C'est en 1817 que je dois placer mes rapports avec la princesse Charlotte de Galles. Sous prétexte que sa maison n'était pas arrangée, elle s'était dispensée de venir à Londres, et, quoique ce fût le moment de la réunion du grand monde, elle restait sous les frais ombrages de Claremont qu'elle disait plus salutaires à un état de grossesse assez avancé.
Je fus comprise dans une invitation adressée à mes parents pour aller dîner chez elle. La curiosité que m'inspirait cette jeune souveraine d'un grand pays était encore excitée par de fréquents désappointements. J'avais toujours manqué l'occasion de la voir.
Nous fûmes reçus à Claremont par lady Glenlyon, dame de la princesse, et par un baron allemand, aide de camp du prince, qui, seul, était commensal du château. Une partie des convives nous avaient précédés, d'autres nous suivirent. Le prince Léopold fit une apparition au milieu de nous et se retira.
Après avoir attendu fort longtemps, nous entendîmes dans les pièces adjacentes un pas lourd et retentissant que je ne puis comparer qu'à celui d'un tambour-major. On dit autour de moi: «Voilà la princesse».
En effet, je la vis entrer donnant le bras à son mari. Elle était très parée, avait bon air; mais évidemment il y avait de la prétention à la grande Élisabeth dans cette marche si bruyamment délibérée et ce port de tête hautain. Comme elle entrait dans le salon d'un côté, un maître d'hôtel se présentait d'un autre pour annoncer le dîner.
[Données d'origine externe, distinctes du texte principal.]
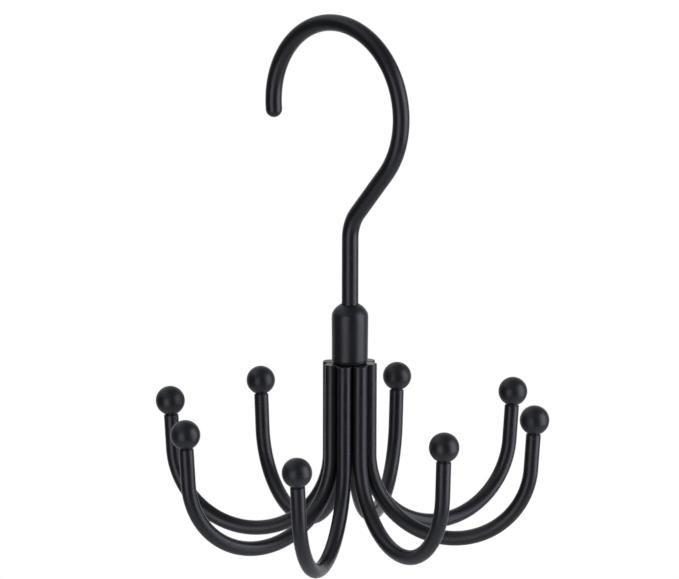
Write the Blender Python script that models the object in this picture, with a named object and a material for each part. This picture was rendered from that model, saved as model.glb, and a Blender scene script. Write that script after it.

Elle ne fit que traverser sans dire un mot à personne. Arrivée dans la salle à manger, elle appela à ses côtés deux ambassadeurs; le prince se plaça vis-à-vis, entre deux ambassadrices. Après avoir vainement cherché à le voir en se penchant de droite et de gauche du plateau, la princesse prit bravement son parti et fit enlever l'ornement du milieu. Les nuages qui s'étaient amoncelés sur son front s'éclaircirent un peu. Elle sourit gracieusement à son mari, mais elle n'en fut guère plus accorte pour les autres. Ses voisins n'en tirèrent que difficilement de rares paroles. J'eus tout le loisir de l'examiner pendant que dura un assez mauvais dîner.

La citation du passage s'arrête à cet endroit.